[BEGIN]

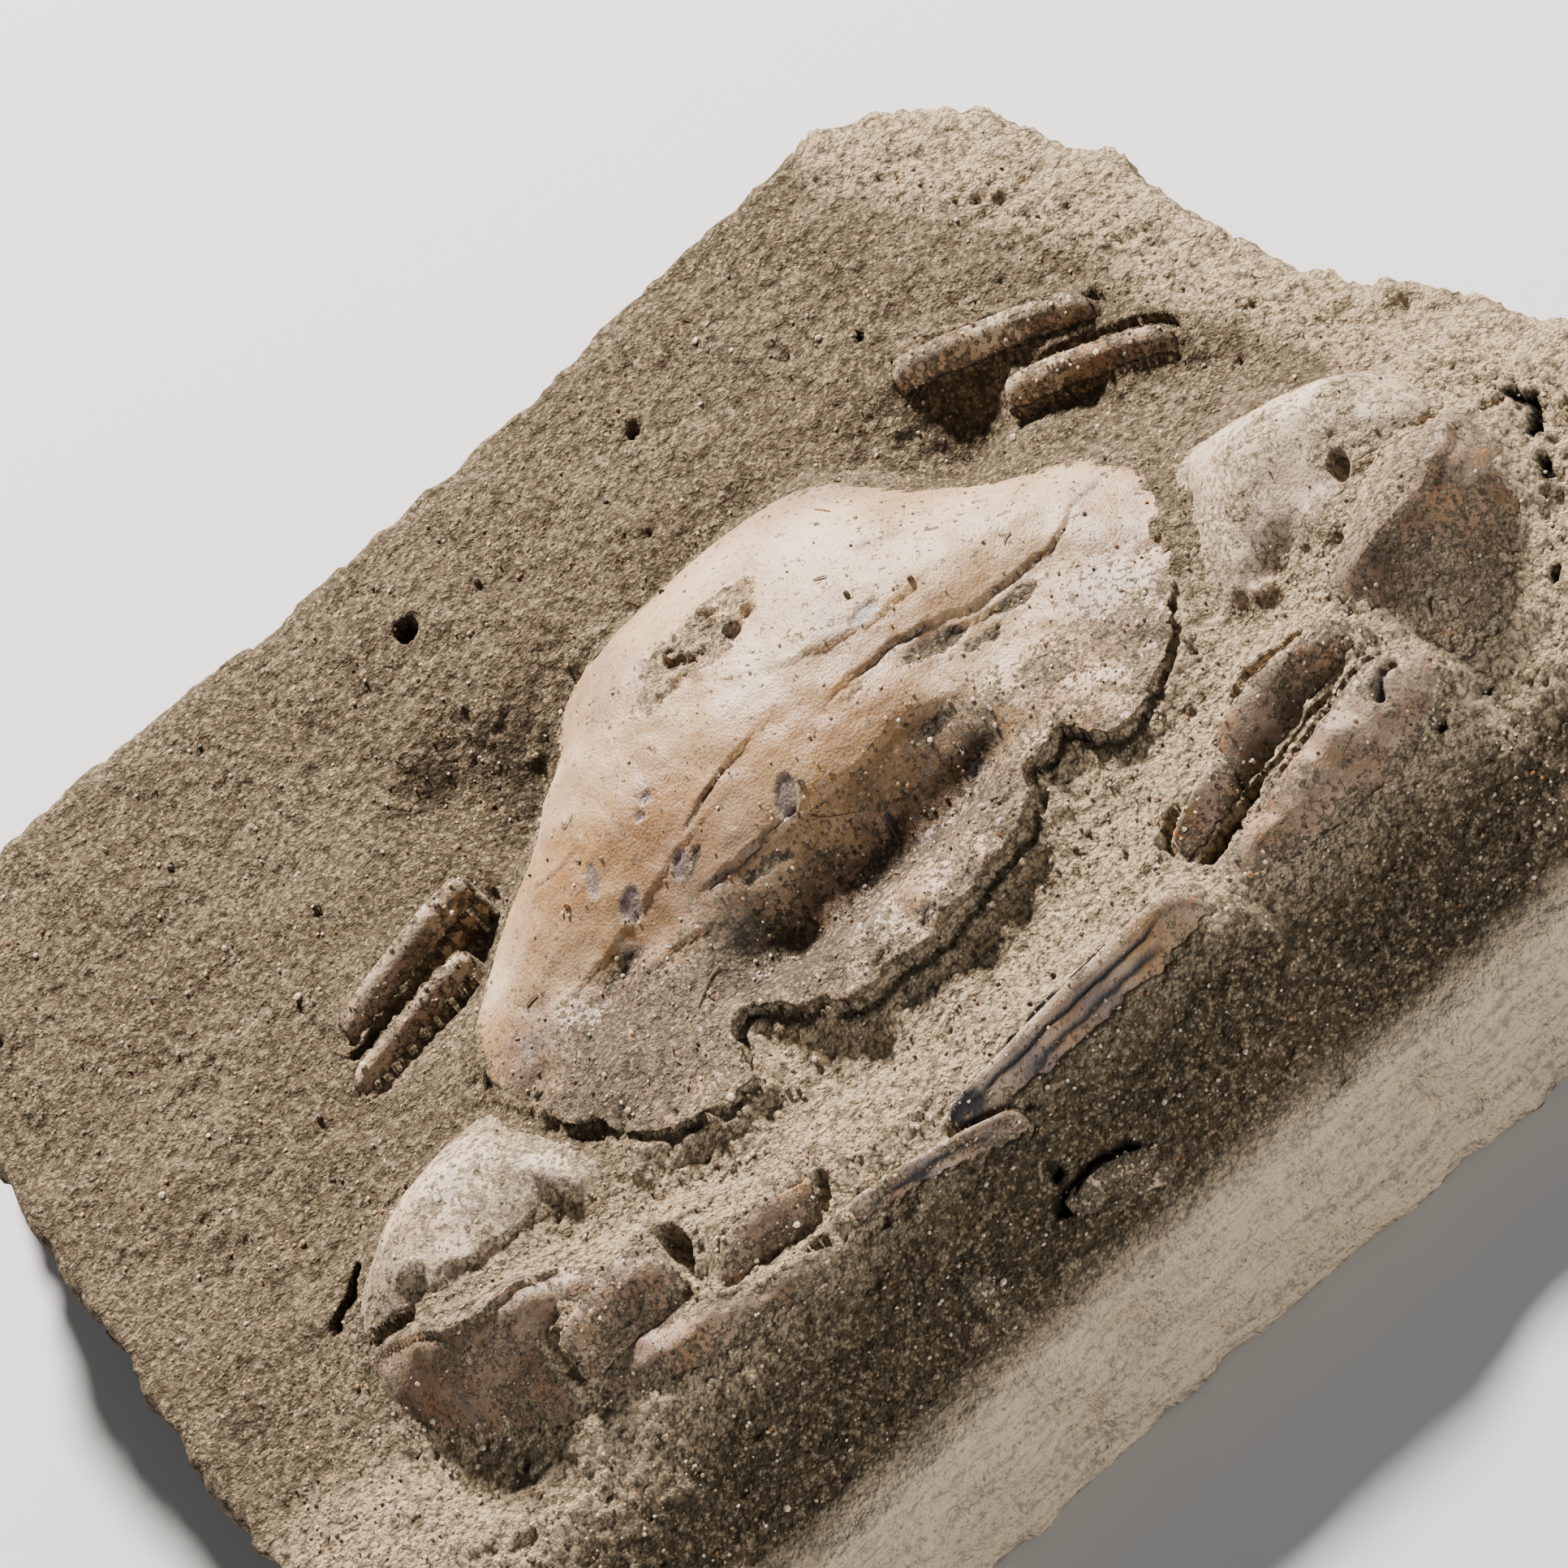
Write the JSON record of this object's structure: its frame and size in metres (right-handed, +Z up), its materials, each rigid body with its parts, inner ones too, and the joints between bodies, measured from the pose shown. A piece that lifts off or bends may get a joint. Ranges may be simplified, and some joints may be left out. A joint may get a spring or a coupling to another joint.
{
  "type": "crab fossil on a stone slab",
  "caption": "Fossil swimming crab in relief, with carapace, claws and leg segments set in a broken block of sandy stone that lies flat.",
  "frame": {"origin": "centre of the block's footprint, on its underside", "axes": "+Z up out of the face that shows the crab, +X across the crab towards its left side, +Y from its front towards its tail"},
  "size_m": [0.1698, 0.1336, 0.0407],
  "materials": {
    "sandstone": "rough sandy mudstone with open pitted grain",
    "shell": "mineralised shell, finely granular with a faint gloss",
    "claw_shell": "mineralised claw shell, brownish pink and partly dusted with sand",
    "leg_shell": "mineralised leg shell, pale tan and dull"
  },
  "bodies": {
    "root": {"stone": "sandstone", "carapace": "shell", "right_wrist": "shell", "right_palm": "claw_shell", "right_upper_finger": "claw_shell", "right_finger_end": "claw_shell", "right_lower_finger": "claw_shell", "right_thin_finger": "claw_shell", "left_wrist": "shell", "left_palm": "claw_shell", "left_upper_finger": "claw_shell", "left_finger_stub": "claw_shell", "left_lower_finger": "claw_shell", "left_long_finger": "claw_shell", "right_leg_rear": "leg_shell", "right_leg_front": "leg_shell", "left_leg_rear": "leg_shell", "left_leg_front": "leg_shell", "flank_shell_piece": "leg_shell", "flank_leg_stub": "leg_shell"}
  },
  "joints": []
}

[END]

• **What you need to do**
Reproduce the material above exactly; please quote every line of it.

• **Final answer**
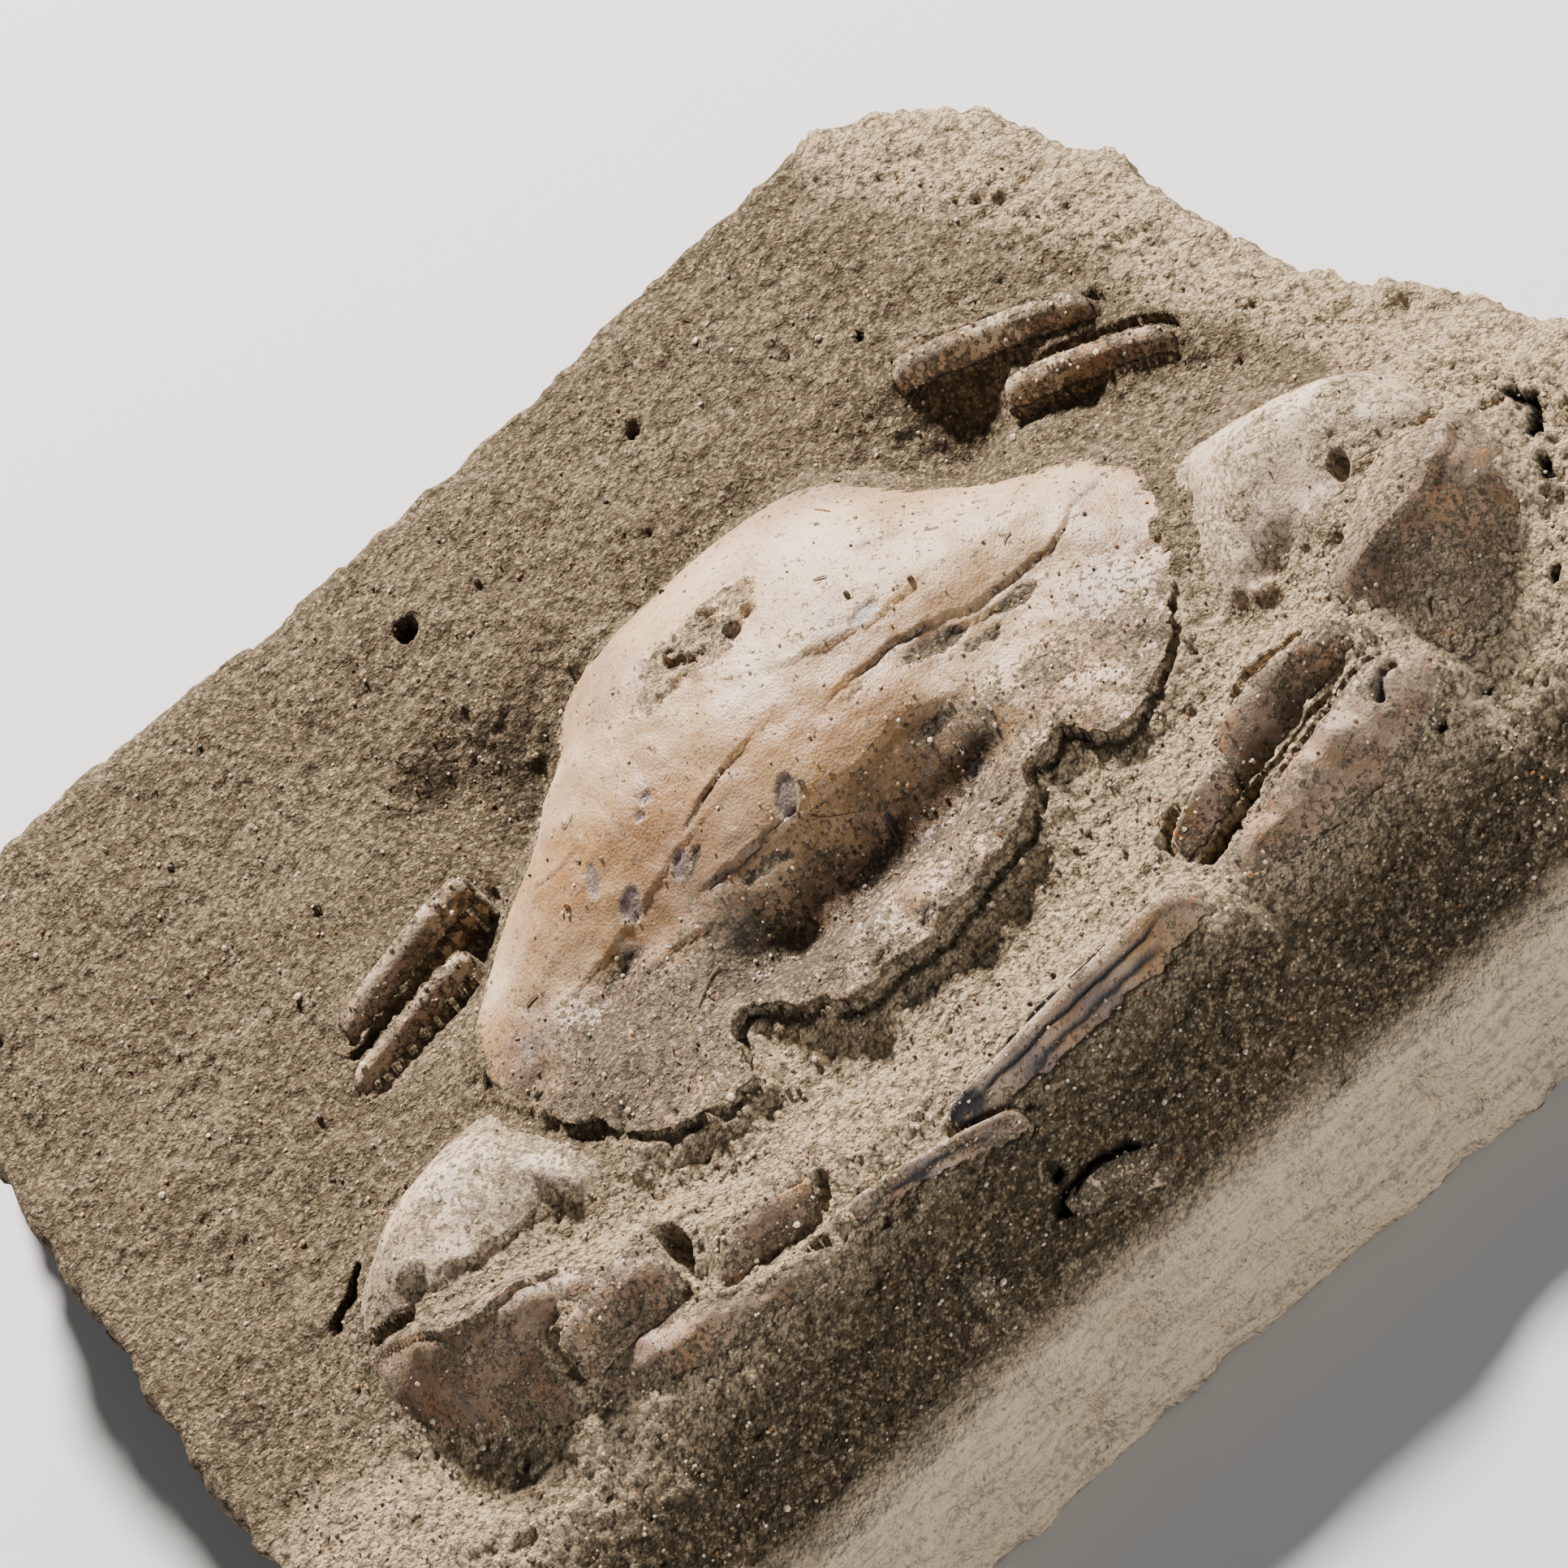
Write the JSON record of this object's structure: its frame and size in metres (right-handed, +Z up), its materials, each rigid body with its parts, inner ones too, and the joints between bodies, measured from the pose shown. A piece that lifts off or bends may get a joint. Ranges may be simplified, and some joints may be left out. A joint may get a spring or a coupling to another joint.
{
  "type": "crab fossil on a stone slab",
  "caption": "Fossil swimming crab in relief, with carapace, claws and leg segments set in a broken block of sandy stone that lies flat.",
  "frame": {"origin": "centre of the block's footprint, on its underside", "axes": "+Z up out of the face that shows the crab, +X across the crab towards its left side, +Y from its front towards its tail"},
  "size_m": [0.1698, 0.1336, 0.0407],
  "materials": {
    "sandstone": "rough sandy mudstone with open pitted grain",
    "shell": "mineralised shell, finely granular with a faint gloss",
    "claw_shell": "mineralised claw shell, brownish pink and partly dusted with sand",
    "leg_shell": "mineralised leg shell, pale tan and dull"
  },
  "bodies": {
    "root": {"stone": "sandstone", "carapace": "shell", "right_wrist": "shell", "right_palm": "claw_shell", "right_upper_finger": "claw_shell", "right_finger_end": "claw_shell", "right_lower_finger": "claw_shell", "right_thin_finger": "claw_shell", "left_wrist": "shell", "left_palm": "claw_shell", "left_upper_finger": "claw_shell", "left_finger_stub": "claw_shell", "left_lower_finger": "claw_shell", "left_long_finger": "claw_shell", "right_leg_rear": "leg_shell", "right_leg_front": "leg_shell", "left_leg_rear": "leg_shell", "left_leg_front": "leg_shell", "flank_shell_piece": "leg_shell", "flank_leg_stub": "leg_shell"}
  },
  "joints": []
}